- **DATA LINES**
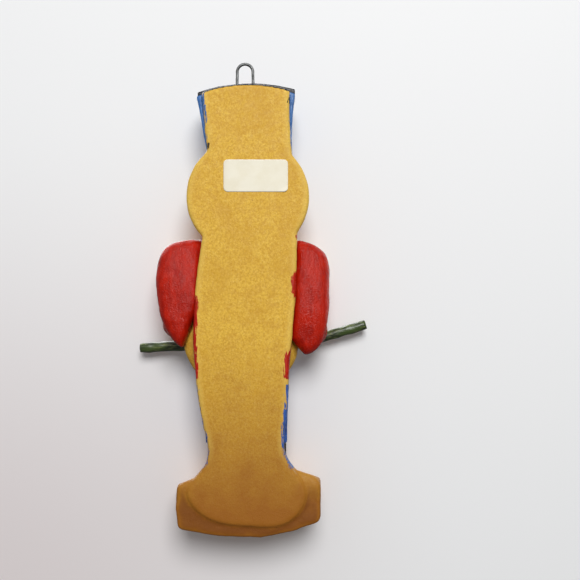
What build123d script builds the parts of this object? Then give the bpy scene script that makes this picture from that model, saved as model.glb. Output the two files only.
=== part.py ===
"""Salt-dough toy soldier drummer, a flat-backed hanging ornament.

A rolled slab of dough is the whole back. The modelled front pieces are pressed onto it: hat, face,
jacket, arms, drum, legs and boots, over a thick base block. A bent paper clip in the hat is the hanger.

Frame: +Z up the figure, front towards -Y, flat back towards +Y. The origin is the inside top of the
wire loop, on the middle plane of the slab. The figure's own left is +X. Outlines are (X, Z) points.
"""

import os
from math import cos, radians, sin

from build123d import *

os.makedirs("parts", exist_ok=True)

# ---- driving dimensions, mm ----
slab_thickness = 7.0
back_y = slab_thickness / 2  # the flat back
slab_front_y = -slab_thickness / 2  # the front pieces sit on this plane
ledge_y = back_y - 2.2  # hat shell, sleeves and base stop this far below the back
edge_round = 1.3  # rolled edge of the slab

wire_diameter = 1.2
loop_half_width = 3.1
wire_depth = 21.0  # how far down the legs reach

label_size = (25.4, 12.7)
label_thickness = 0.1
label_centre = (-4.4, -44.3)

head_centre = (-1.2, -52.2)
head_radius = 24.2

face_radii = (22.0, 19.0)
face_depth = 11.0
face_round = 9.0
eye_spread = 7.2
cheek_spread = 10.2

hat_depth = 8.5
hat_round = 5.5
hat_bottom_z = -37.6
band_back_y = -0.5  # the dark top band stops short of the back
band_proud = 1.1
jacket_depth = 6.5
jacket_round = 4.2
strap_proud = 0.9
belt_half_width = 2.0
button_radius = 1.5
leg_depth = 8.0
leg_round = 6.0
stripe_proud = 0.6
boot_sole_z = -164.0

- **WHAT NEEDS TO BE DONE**
Give an exact copy of all the data shown above.

- **SOLUTION FOR THIS PROBLEM**
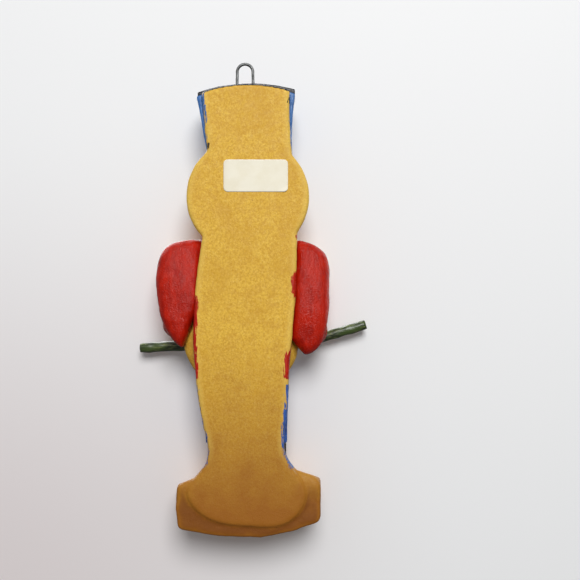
What build123d script builds the parts of this object? Then give the bpy scene script that makes this picture from that model, saved as model.glb. Output the two files only.
=== part.py ===
"""Salt-dough toy soldier drummer, a flat-backed hanging ornament.

A rolled slab of dough is the whole back. The modelled front pieces are pressed onto it: hat, face,
jacket, arms, drum, legs and boots, over a thick base block. A bent paper clip in the hat is the hanger.

Frame: +Z up the figure, front towards -Y, flat back towards +Y. The origin is the inside top of the
wire loop, on the middle plane of the slab. The figure's own left is +X. Outlines are (X, Z) points.
"""

import os
from math import cos, radians, sin

from build123d import *

os.makedirs("parts", exist_ok=True)

# ---- driving dimensions, mm ----
slab_thickness = 7.0
back_y = slab_thickness / 2  # the flat back
slab_front_y = -slab_thickness / 2  # the front pieces sit on this plane
ledge_y = back_y - 2.2  # hat shell, sleeves and base stop this far below the back
edge_round = 1.3  # rolled edge of the slab

wire_diameter = 1.2
loop_half_width = 3.1
wire_depth = 21.0  # how far down the legs reach

label_size = (25.4, 12.7)
label_thickness = 0.1
label_centre = (-4.4, -44.3)

head_centre = (-1.2, -52.2)
head_radius = 24.2

face_radii = (22.0, 19.0)
face_depth = 11.0
face_round = 9.0
eye_spread = 7.2
cheek_spread = 10.2

hat_depth = 8.5
hat_round = 5.5
hat_bottom_z = -37.6
band_back_y = -0.5  # the dark top band stops short of the back
band_proud = 1.1
jacket_depth = 6.5
jacket_round = 4.2
strap_proud = 0.9
belt_half_width = 2.0
button_radius = 1.5
leg_depth = 8.0
leg_round = 6.0
stripe_proud = 0.6
boot_sole_z = -164.0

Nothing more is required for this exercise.